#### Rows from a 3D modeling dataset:
◇ ◇ ◇ ◇ ◇ ◇ ◇

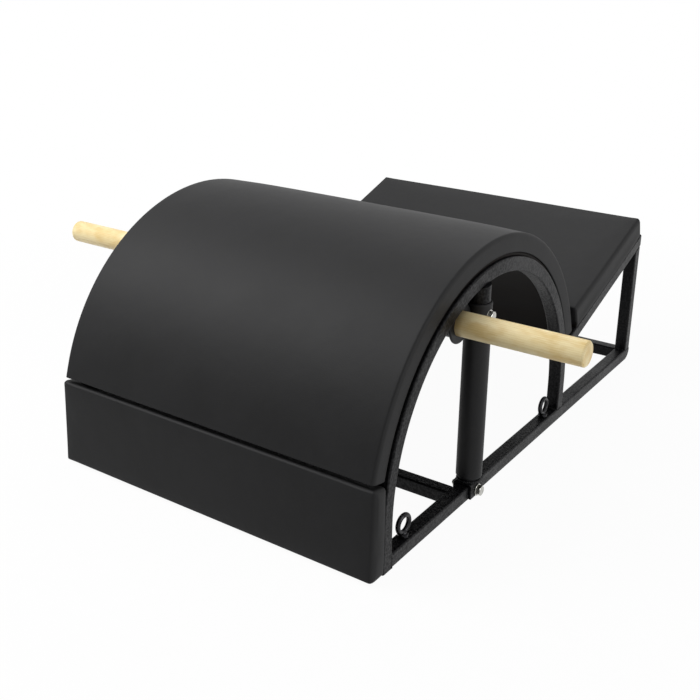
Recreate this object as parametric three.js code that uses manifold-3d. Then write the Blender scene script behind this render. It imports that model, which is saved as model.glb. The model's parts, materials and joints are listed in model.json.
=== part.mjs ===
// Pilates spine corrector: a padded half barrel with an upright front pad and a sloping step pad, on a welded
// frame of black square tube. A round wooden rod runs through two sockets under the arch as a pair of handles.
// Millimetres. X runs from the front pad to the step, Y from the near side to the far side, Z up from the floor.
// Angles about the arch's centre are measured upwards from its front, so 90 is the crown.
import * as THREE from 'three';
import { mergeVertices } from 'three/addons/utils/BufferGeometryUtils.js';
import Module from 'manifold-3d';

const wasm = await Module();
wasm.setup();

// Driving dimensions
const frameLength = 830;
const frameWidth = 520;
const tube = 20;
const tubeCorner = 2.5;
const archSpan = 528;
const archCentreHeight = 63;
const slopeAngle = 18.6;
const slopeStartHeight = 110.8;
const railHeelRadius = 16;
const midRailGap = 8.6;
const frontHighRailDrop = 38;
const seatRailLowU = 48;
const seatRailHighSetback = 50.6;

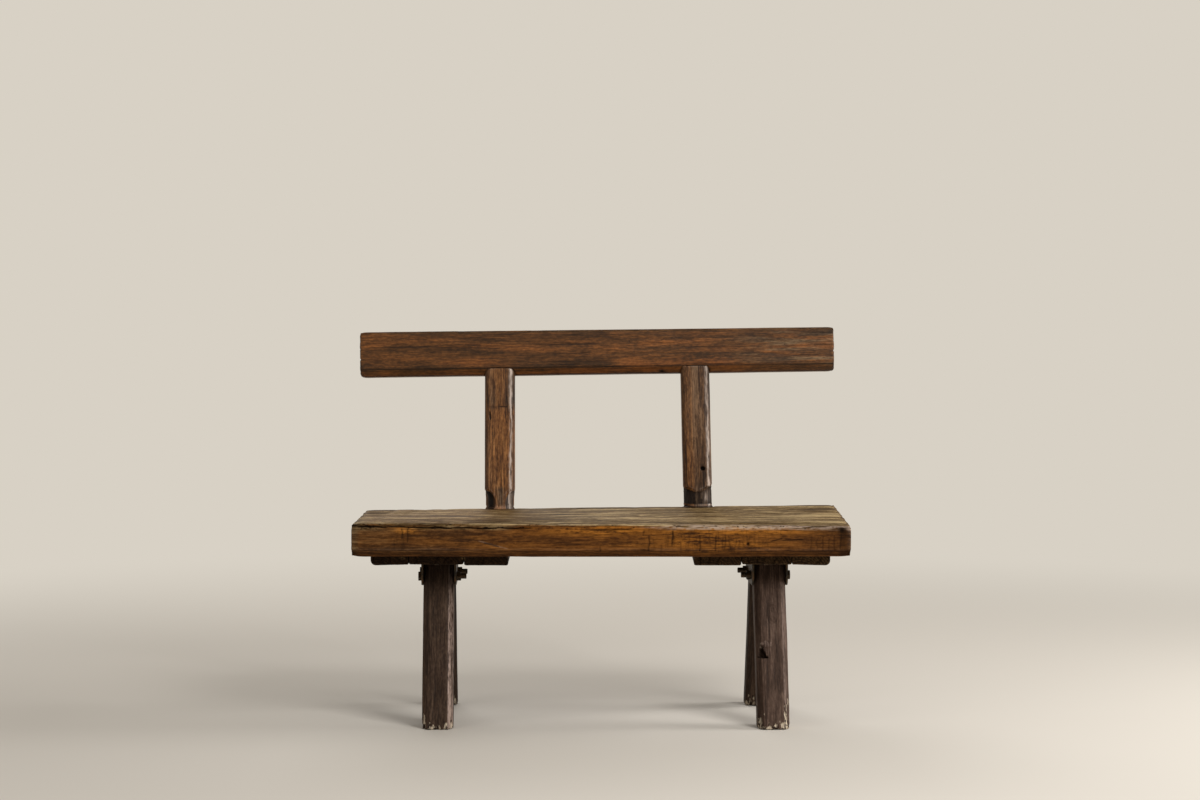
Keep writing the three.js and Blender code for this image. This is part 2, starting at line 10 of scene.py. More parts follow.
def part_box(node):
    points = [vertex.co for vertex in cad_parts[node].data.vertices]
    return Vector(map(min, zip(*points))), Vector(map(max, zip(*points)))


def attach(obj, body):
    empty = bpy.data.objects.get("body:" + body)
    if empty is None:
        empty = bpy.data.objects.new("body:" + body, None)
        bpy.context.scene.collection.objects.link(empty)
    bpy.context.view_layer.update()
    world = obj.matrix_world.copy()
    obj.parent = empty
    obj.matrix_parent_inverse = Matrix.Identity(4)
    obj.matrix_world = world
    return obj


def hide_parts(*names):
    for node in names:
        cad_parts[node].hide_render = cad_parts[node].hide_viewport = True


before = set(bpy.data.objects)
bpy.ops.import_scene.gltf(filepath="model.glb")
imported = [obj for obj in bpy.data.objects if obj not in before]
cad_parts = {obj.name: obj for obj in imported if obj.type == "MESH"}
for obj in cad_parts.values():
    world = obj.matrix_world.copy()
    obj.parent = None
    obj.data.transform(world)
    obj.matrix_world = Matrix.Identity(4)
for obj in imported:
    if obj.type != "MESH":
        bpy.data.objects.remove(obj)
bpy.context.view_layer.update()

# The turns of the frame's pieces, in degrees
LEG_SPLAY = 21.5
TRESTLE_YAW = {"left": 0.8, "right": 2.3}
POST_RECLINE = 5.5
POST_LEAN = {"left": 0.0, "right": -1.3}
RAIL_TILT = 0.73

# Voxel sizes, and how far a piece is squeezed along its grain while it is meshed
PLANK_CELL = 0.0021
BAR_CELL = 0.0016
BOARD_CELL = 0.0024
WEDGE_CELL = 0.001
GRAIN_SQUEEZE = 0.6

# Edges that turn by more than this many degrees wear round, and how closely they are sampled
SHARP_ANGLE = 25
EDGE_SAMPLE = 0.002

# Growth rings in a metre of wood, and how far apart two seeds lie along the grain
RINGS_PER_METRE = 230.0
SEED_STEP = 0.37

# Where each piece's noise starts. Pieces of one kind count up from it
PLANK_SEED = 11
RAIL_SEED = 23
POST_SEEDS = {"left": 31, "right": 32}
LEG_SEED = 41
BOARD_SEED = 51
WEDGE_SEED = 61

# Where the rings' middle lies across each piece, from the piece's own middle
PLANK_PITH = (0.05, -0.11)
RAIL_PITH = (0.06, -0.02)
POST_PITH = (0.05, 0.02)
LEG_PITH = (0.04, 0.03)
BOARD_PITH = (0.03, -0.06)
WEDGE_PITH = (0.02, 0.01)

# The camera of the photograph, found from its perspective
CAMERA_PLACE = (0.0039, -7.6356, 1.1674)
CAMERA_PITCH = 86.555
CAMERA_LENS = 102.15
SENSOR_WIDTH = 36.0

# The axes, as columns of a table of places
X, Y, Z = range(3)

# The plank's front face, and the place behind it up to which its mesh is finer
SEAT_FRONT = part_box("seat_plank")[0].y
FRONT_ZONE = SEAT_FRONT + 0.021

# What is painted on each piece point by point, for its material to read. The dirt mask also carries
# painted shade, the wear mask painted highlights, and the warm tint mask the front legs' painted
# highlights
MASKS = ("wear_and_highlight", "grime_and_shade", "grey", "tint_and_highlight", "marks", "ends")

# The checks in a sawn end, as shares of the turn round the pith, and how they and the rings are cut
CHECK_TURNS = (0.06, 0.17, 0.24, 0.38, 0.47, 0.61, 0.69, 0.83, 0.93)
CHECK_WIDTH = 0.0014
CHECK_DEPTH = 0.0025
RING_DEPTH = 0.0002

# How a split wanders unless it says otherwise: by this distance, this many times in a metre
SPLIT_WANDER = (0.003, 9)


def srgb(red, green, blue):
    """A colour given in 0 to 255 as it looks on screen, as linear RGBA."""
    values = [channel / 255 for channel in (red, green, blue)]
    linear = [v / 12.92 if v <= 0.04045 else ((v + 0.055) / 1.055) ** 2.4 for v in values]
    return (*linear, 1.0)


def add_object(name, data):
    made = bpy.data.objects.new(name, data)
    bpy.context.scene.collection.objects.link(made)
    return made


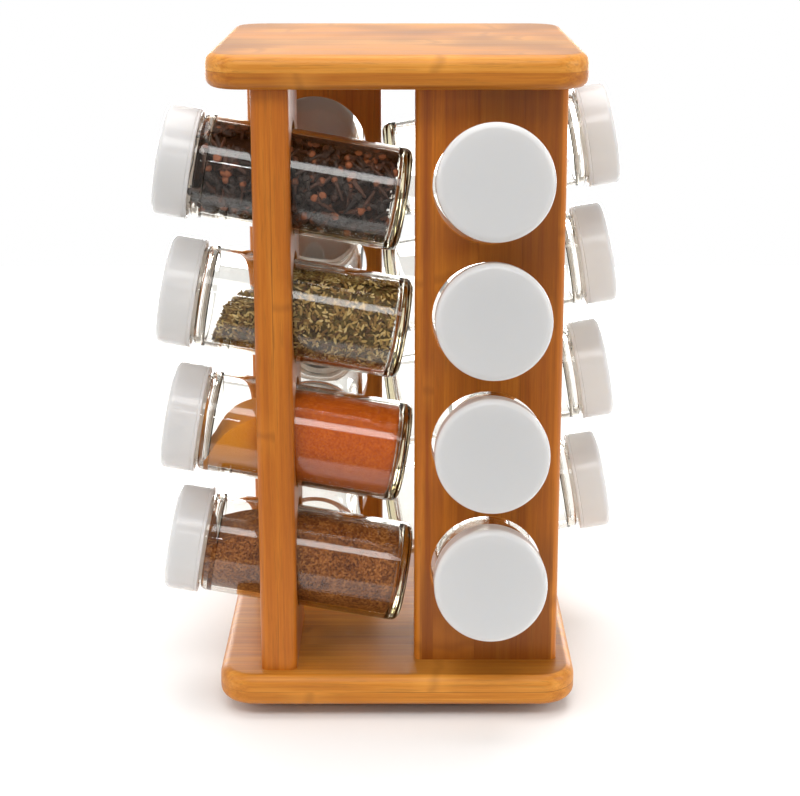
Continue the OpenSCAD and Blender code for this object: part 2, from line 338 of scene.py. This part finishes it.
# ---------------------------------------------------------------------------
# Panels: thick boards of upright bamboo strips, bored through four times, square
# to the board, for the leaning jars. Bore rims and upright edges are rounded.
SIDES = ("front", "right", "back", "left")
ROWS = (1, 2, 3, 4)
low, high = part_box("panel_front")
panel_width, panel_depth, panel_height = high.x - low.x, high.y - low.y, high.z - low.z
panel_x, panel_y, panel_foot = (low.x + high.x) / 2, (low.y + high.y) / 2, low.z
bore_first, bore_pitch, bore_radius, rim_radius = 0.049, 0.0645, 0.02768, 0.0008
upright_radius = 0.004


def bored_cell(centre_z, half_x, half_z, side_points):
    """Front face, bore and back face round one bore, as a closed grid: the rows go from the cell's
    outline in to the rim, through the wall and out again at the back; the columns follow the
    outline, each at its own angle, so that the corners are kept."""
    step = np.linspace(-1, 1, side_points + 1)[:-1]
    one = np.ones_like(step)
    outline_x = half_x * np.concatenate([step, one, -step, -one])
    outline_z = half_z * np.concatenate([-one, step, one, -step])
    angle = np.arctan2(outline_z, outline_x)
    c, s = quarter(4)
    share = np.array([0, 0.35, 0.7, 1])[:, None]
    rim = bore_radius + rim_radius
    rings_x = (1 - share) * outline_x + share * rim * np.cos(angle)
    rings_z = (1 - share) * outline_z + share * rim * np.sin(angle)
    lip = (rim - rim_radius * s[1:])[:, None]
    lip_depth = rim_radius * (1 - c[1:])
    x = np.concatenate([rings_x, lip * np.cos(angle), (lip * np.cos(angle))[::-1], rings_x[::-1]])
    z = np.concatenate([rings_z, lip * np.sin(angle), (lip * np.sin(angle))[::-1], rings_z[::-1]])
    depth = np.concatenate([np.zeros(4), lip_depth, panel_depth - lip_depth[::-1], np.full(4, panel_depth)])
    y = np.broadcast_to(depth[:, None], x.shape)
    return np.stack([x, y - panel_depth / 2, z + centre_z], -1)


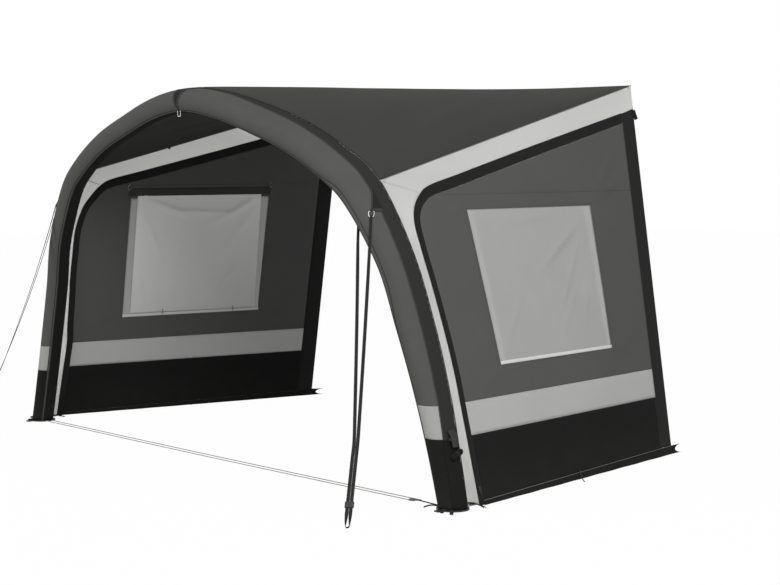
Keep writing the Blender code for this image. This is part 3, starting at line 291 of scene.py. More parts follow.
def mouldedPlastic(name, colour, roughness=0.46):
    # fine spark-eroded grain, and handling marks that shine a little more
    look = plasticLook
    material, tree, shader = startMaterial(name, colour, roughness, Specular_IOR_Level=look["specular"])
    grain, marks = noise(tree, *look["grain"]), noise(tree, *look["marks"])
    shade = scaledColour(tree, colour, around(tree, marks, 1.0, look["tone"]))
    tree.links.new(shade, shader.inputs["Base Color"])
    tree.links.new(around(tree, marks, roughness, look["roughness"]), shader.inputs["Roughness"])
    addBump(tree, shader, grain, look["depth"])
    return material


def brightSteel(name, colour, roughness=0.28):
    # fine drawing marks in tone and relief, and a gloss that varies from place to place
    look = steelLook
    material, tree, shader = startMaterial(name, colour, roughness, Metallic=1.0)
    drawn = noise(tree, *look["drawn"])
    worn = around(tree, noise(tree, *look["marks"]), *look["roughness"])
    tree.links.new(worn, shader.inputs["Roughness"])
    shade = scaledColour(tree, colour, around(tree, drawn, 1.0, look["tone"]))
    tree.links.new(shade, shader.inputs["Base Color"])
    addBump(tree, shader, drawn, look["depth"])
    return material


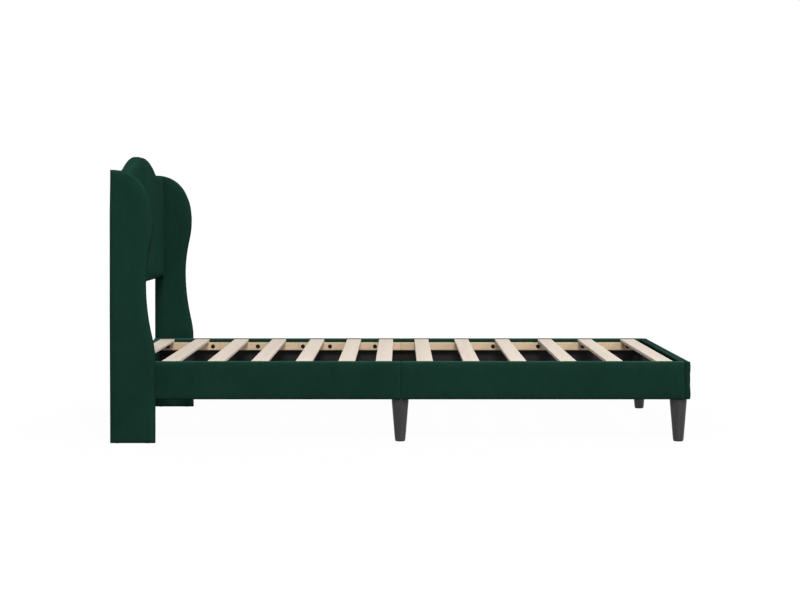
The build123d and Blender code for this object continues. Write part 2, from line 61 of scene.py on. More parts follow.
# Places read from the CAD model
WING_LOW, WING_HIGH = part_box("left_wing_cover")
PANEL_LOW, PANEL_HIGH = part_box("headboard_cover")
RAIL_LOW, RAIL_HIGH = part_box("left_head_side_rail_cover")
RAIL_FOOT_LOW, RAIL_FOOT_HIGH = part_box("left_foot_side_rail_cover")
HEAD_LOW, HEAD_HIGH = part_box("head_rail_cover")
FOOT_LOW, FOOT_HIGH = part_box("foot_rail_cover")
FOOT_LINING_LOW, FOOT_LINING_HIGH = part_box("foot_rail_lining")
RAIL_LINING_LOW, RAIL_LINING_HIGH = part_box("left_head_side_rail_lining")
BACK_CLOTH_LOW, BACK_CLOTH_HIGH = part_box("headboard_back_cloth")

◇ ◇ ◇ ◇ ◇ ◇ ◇

#### YOUR GOAL:
Quote the listing above, but only from the line that shows "zip(*points))), Vector(map(max, zip(*points)))" through the line that shows "for node in".

#### TASK RESULT:
    return Vector(map(min, zip(*points))), Vector(map(max, zip(*points)))


def attach(obj, body):
    empty = bpy.data.objects.get("body:" + body)
    if empty is None:
        empty = bpy.data.objects.new("body:" + body, None)
        bpy.context.scene.collection.objects.link(empty)
    bpy.context.view_layer.update()
    world = obj.matrix_world.copy()
    obj.parent = empty
    obj.matrix_parent_inverse = Matrix.Identity(4)
    obj.matrix_world = world
    return obj


def hide_parts(*names):
    for node in names:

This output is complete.